Es comprensible que una persona cuya memoria acusa un abuso de que fue víctima persiga y acuse con todas sus fuerzas a quien cree es su victimario; pero lo que no resulta comprensible es que baste ese hecho para que todos se apresuren con cartas y con gestos y con exclusiones a formular una condena antes que cualquier juez siquiera lea la primera página de la acusación. Se dirá que nadie formula una acusación semejante y se expone al escrutinio si lo que dice no fuera cierto o no estuviera convencida de que lo es; pero al decir eso se olvida que las reglas del estado de derecho y de una sociedad decente obligan a la duda, o, si se prefiere, las reglas del derecho establecen el deber de dudar, la obligación de esperar el resultado de un juicio en el que se discierna la verdad, al revés de lo que hoy se escucha cuando se dice que se está obligado a creer este tipo de acusaciones por el solo hecho de que se le formulen.
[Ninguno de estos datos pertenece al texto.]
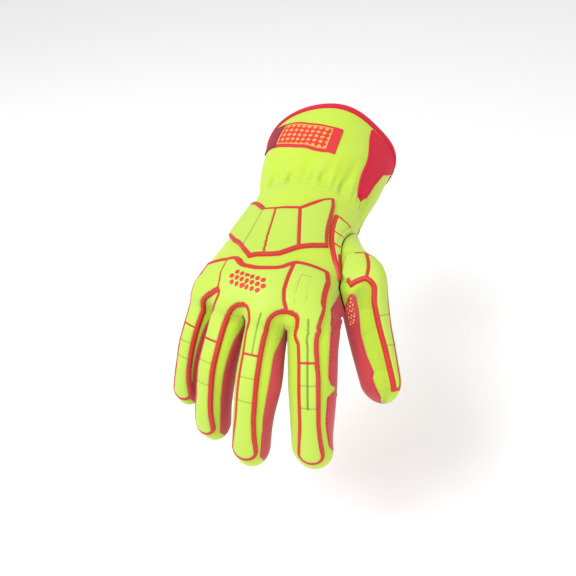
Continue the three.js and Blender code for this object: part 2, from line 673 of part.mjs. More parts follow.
// One finger's part of the knuckle guard, from one row to another, narrowed at its borders and lowered at its top
function guardPart(index, halfStrip, from, to, { lip = 0, narrow = [0, 0], drop = 0 } = {}) {
  const rows = [from, ...[...knuckleRows, ...stripRows].filter((u) => u > from && u < to), to];
  const steps = rows.length - 1;
  const [left, right] = [knuckleBorders[index], knuckleBorders[index + 1]];
  const centre = index + fingers[index].strip;
  const outline = (a, b) => {
    const u = rows[Math.round(b * steps)];
    const spread = clamp((u - 1) / (knuckleWeb - 1), 0, 1);
    const into = smooth((u - knuckleWeb) / (stripFrom - knuckleWeb));
    const leftEdge = lerp(left.top, left.web, spread) - (index === 0 ? lip : 0) + narrow[0];
    const rightEdge = lerp(right.top, right.web, spread) + (index === lastRay ? lip : 0) - narrow[1];
    const across = lerp(lerp(leftEdge, centre - halfStrip, into), lerp(rightEdge, centre + halfStrip, into), a);
    return [across, u < 1 ? lerp(readTable(knuckleTop, across, "along") + drop, 1, u) : u];
  };
  return { steps, outline };
}

// The knuckle guard is one moulding that runs out over the four fingers
const guardParts = fingers.map((finger, index) => guardPart(index, baseHalf, 0, stripEnd, { lip: guardLip }));
const guardOutlines = guardParts.map((part) => part.outline);
base("knuckle_guard_base", handPoint, guardOutlines, [4, guardParts[0].steps], -1);

// Its raised pads: one over the little finger's knuckle, a wide one over the two middle knuckles and one over the
// index knuckle, then two short blocks and a long pad along each finger
const knucklePads = [["little"], ["ring", "middle"], ["index"]];
for (const names of knucklePads) {
  const parts = names.map((name) => {
    const index = fingers.findIndex((finger) => finger.name === name);
    const first = name === names[0] ? borderGroove : 0;
    const last = name === names[names.length - 1] ? borderGroove : 0;
    return guardPart(index, padHalf, 0, blockRows[0] - stripGroove, { narrow: [first, last], drop: topGroove });
  });
  const outlines = parts.map((part) => part.outline);
  pad("knuckle_pad_" + names[0], handPoint, outlines, [4, parts[0].steps], -1);
}
fingers.forEach((finger, index) => {
  ["block_1", "block_2", "tip_pad"].forEach((name, i) => {
    const end = i < 2 ? blockRows[i + 1] - stripGroove : stripEnd - 2 * stripGroove;
    const part = guardPart(index, padHalf, blockRows[i] + stripGroove, end);
    pad(finger.name + "_" + name, handPoint, [part.outline], [2, part.steps], -1);
  });
});

// The side of the hand and the thumb's collar as one surface: w is negative on the back of the hand, 0 at the
// seam and positive on the thumb
function sidePoint(t, w) {
  return w < 0 ? fingerPoint(lastRay, 1 + w, lerp(thumbHoleFrom, thumbHoleTo, t)) : thumbPoint(t, w);
}
base("saddle_guard_base", sidePoint, [whole(saddleGuard)], [10, 4], 1);
saddlePads.forEach(({ from, to }, i) => {
  pad("saddle_pad_" + (i + 1), sidePoint, [cell(saddleGuard, from, to, padInset)], [2, 3], 1);
});

// The thumb guard
const thumbStrip = (from, to, lip) => (a, b) => {
  const v = lerp(from, to, b);
  const left = readTable(thumbGuard, v, "from") + lip;
  const right = readTable(thumbGuard, v, "to") - lip;
  return [lerp(left, right, a), v];
};
const thumbStripEnd = thumbGuard[thumbGuard.length - 1].at;
base("thumb_guard_base", thumbPoint, [thumbStrip(thumbGuard[0].at, thumbStripEnd, 0)], [4, 18], 1);
thumbPads.forEach(({ from, to }, i) => {
  pad("thumb_pad_" + (i + 1), thumbPoint, [thumbStrip(from, to, thumbLip)], [4, 5], 1);
});

plate("thumb_crotch_patch", looks.redLeather, thumbPoint, [whole(crotchPatch)], [6, 2], plateGap, patchThick, 1);

// The binding is folded over the rim: its section runs up the outside, over the rim and down the inside, then
// back along the cloth
function bindingSheet() {
  const start = 1 - bindingWide / cuffLength;
  const outer = plateGap + bindingThick;
  const section = [
    { s: start, lift: outer, beyond: 0 },
    { s: 1, lift: outer, beyond: outer },
    { s: 1, lift: -cuffCloth - outer, beyond: outer },
    { s: start, lift: -cuffCloth - outer, beyond: 0 },
    { s: start, lift: -cuffCloth - plateGap, beyond: 0 },
    { s: 1, lift: -cuffCloth - plateGap, beyond: plateGap },
    { s: 1, lift: plateGap, beyond: plateGap },
    { s: start, lift: plateGap, beyond: 0 },
  ];
  const place = (a, b) => {
    const { s, lift, beyond } = section[Math.round(b * section.length) % section.length];
    const point = cuffPoint(360 * a, s, lift);
    return point.setY(point.y + beyond);
  };
  return new Sheet().patch(place, cuffColumns, section.length);
}
const binding = bindingSheet();
closedMesh(binding.points, binding.triangles(), "cuff_binding", looks.redCloth);
plate("cuff_gusset", looks.redCloth, cuffPoint, [whole(gusset)], [8, 6], plateGap, patchThick, -1);
plate("cuff_label", looks.label, cuffPoint, [whole(label)], [8, 3], plateGap, patchThick, -1);

export default glove;
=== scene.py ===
from functools import partial
import json
import math
import bpy
import numpy as np
from mathutils import Matrix, Vector
from mathutils.kdtree import KDTree

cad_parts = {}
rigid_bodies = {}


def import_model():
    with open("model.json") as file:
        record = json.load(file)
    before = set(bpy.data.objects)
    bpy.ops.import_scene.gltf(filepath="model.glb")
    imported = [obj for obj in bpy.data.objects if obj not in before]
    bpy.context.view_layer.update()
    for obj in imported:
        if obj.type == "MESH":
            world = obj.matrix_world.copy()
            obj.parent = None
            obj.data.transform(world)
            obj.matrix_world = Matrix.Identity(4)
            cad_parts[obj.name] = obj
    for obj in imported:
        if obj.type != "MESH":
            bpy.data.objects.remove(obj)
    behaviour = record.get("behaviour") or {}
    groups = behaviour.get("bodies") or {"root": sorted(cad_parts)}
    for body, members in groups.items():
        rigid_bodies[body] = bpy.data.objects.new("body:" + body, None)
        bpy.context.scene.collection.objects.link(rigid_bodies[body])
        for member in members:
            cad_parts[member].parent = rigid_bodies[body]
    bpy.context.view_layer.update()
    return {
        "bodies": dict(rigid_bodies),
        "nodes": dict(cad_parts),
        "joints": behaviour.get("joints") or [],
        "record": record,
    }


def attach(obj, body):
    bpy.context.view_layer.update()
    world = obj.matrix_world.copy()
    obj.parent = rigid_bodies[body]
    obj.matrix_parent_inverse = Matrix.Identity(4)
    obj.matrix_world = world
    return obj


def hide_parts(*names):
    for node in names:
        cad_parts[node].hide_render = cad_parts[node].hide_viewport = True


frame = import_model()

mm = 0.001

# The camera, where the glove was photographed from. Distances are in millimetres, angles in degrees.
cameraView = {
    "azimuth": 22.3, "elevation": 39.2, "roll": -5.0, "distance": 456,
    "right": -13.5, "up": -53.1, "lens": 37.09,
}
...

No cabe duda de que la Fundación para la Confianza cumple un papel estimable; pero tampoco cabe duda de que se comete un severo error cuando se la instituye a ella y a quienes la integran en una especie de tribunal capaz de establecer, con rectitud e infalibilidad, la existencia de abusos y la autoría de estos. No vaya a ocurrir que la condición de víctima pase de pronto a sustituir a la de ciudadano sometido a reglas y que, en cambio de un debido proceso, se pase a considerar, casi sin darse cuenta, que el debido proceso es una forma de encubrir o postergar el castigo, y que por eso es mejor confiar en las redes y creer que la víctima, real o presunta, siempre dice la verdad, toda la verdad y nada más que la verdad, de manera que a quien le corresponde probar no es a quien acusa sino a quien es acusado, no que tal o cual es culpable, sino a este último probar que es inocente.